1975 brought the replacement of carburetors with Air Flow Control (AFC) Fuel Injection on U. S. and Canadian Beetles, a derivative of the more complex Bosch fuel injection system used in the Volkswagen Type III. The fuel injected engine also received a new muffler and the option of an upstream catalytic converter required on some models (e.g. California), necessitating a bulge in the rear apron sheet metal directly under the rear bumper, and replacing the distinctive dual “pea shooter” pipes with a single offset tailpipe, all of which make the fuel injected models easy to identify at a glance. Other changes were rack and pinion steering vs. the traditional worm and roller gearbox, and a larger license plate lamp housing below the engine lid. The front turn indicators were moved from the top of the fenders into the bumper bars on European models, a portend of the “Euro look” style years later by Beetle restorers.

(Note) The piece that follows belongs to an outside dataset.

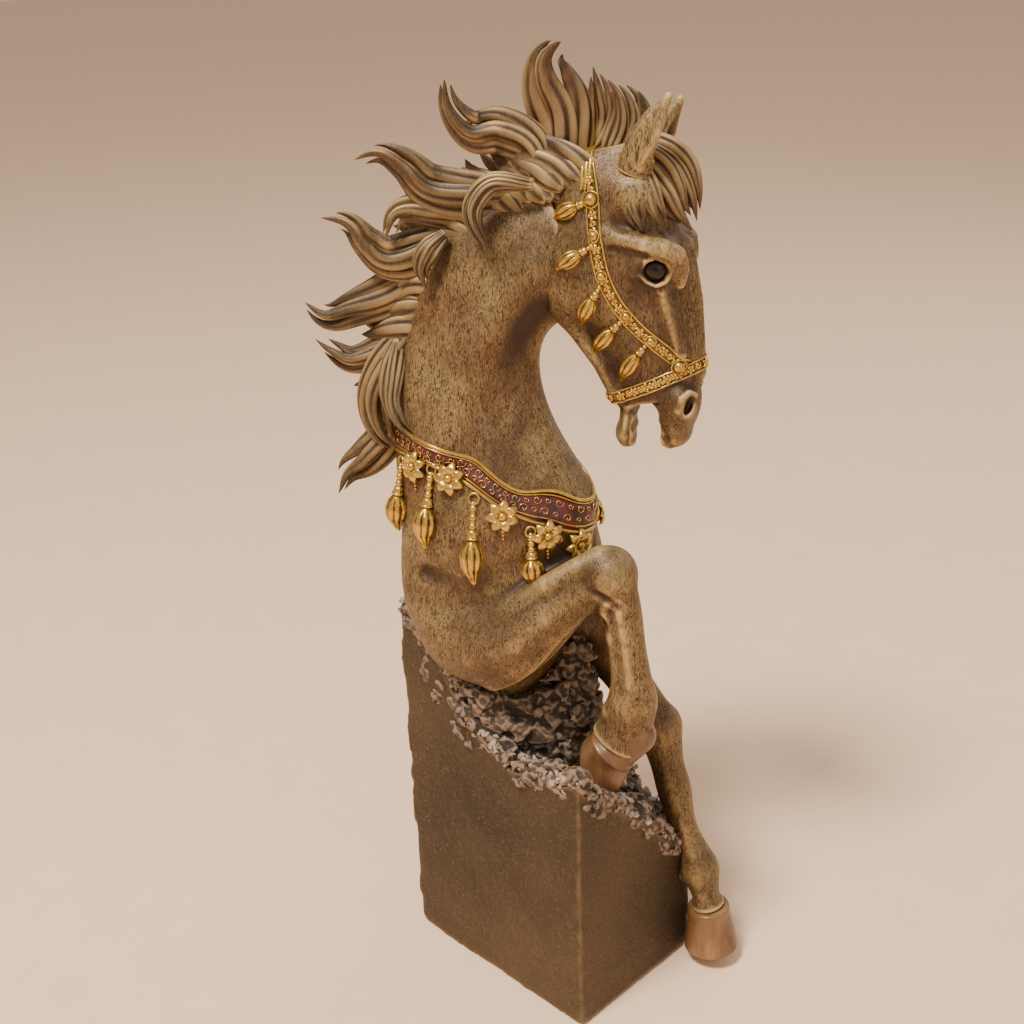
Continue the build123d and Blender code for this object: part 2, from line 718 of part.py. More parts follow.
pieces = {
    "felt_sheet": felt_sheet,
    "plinth_base_plate": plinth_base_plate,
    "plinth_shell": plinth_shell,
    "rock_bed": rock_bed,
    "near_rim_stones": near_rim_stones,
    "front_rim_stones": front_rim_stones,
    "far_rim_stones": far_rim_stones,
    "back_rim_stones": back_rim_stones,
    "pocket_stones": pocket_stones,
    "locating_dowels": locating_dowels,
    "torso": torso,
    "neck": neck,
    "head": head,
    "lower_jaw": lower_jaw,
    "left_ear": left_ear,
    "right_ear": right_ear,
    "left_eye": left_eye,
    "right_eye": right_eye,
    "right_foreleg": right_foreleg,
    "right_hoof": right_hoof,
    "left_foreleg": left_foreleg,
    "left_hoof": left_hoof,
    "mane_crest": mane_crest,
    **mane_groups,
    "right_cheek_strap": right_cheek_strap,
    "left_cheek_strap": left_cheek_strap,
    "crown_strap": crown_strap,
    "noseband": noseband,
    "right_bridle_studs": right_bridle_studs,
    "left_bridle_studs": left_bridle_studs,
    "right_bridle_tassels": right_bridle_tassels,
    "left_bridle_tassels": left_bridle_tassels,
    "collar_band": collar_band,
    "collar_upper_piping": collar_upper_piping,
    "collar_lower_piping": collar_lower_piping,
    "collar_flowers": collar_flowers,
    "right_collar_beads": right_collar_beads,
    "left_collar_beads": left_collar_beads,
    "right_collar_tassels": right_collar_tassels,
    "left_collar_tassels": left_collar_tassels,
}

os.makedirs("parts", exist_ok=True)
for name, piece in pieces.items():
    piece.part.label = name
    export_step(piece.part, f"parts/{name}.step")
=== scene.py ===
import math

import bmesh
import bpy
import numpy as np
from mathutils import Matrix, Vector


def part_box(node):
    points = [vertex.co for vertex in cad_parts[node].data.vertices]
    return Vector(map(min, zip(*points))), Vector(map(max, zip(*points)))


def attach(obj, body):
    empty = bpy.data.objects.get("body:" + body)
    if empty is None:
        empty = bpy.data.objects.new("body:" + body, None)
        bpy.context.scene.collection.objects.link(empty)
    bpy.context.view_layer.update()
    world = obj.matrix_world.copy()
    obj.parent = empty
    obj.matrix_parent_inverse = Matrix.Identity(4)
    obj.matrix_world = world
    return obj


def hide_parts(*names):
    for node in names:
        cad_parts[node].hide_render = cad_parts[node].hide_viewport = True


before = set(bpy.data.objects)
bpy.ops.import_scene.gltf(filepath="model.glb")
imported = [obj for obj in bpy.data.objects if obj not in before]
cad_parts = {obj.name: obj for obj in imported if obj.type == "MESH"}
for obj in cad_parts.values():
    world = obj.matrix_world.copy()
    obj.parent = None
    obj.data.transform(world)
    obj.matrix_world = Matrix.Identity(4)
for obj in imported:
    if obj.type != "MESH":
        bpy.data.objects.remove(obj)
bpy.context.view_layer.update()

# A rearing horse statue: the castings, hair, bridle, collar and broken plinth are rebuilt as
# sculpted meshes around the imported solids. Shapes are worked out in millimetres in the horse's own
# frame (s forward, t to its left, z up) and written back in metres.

import openvdb as vdb
from mathutils import Matrix, Vector
from mathutils.bvhtree import BVHTree

RNG = np.random.default_rng(11)

MM = 1000.0
SIDEWAYS = np.array([0.0, 1.0, 0.0])
GOLDEN = 0.618034
CELL_CORNERS = [np.array([corner & 1, corner >> 1 & 1, corner >> 2 & 1]) for corner in range(8)]
SIDES = {"right": -1, "left": 1}  # each side's name and the sign of t on it


# ---- the horse's frame, read from where its two eyes are


def box_centre(node):
    low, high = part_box(node)
    return np.array((low + high) / 2) * MM


def corners_of(points):
    return points.min(0), points.max(0)


LEFT = box_centre("left_eye") - box_centre("right_eye")
LEFT /= np.linalg.norm(LEFT)
UP = np.array([0.0, 0.0, 1.0])
FORWARD = np.cross(LEFT, UP)
AXES = np.array([FORWARD, LEFT, UP])


def to_horse(points):
    """World points in metres to (s, t, z) in millimetres."""
    return np.asarray(points, float) * MM @ AXES.T


def to_world(points):
    """(s, t, z) in millimetres to world points in metres."""
    return np.asarray(points, float) @ AXES / MM


def node_mesh(name):
    """A CAD node's points in the horse's frame and its triangles, with split points joined."""
    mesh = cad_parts[name].data
    mesh.calc_loop_triangles()
    points = np.empty(len(mesh.vertices) * 3)
    mesh.vertices.foreach_get("co", points)
    triangles = np.empty(len(mesh.loop_triangles) * 3, np.int32)
    mesh.loop_triangles.foreach_get("vertices", triangles)
    points = to_horse(points.reshape(-1, 3))
    _, first, joined = np.unique(
        np.round(points, 3), axis=0, return_index=True, return_inverse=True)
    return points[first], joined.reshape(-1)[triangles].reshape(-1, 3)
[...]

In 1976, the hard top Super Beetle and 1300 were discontinued (though convertibles remained Super Beetles through 1979) and replaced with an ‘improved’ standard Beetle with 1600 cc engine, independent rear suspension, front disc brakes, blinkers in the front bumpers, elephant’s foot tail lights and rubber inserts in the bumper bars. The “Auto-stick” transmission was dropped. 1976-on Super Beetles saw no significant engineering changes, only a few cosmetic touches and new paint options, including the “Champagne Edition” models (white on white was one example) to the final 1979 “Epilogue Edition” black on black, in salute to the first Beetles produced in the 1930s.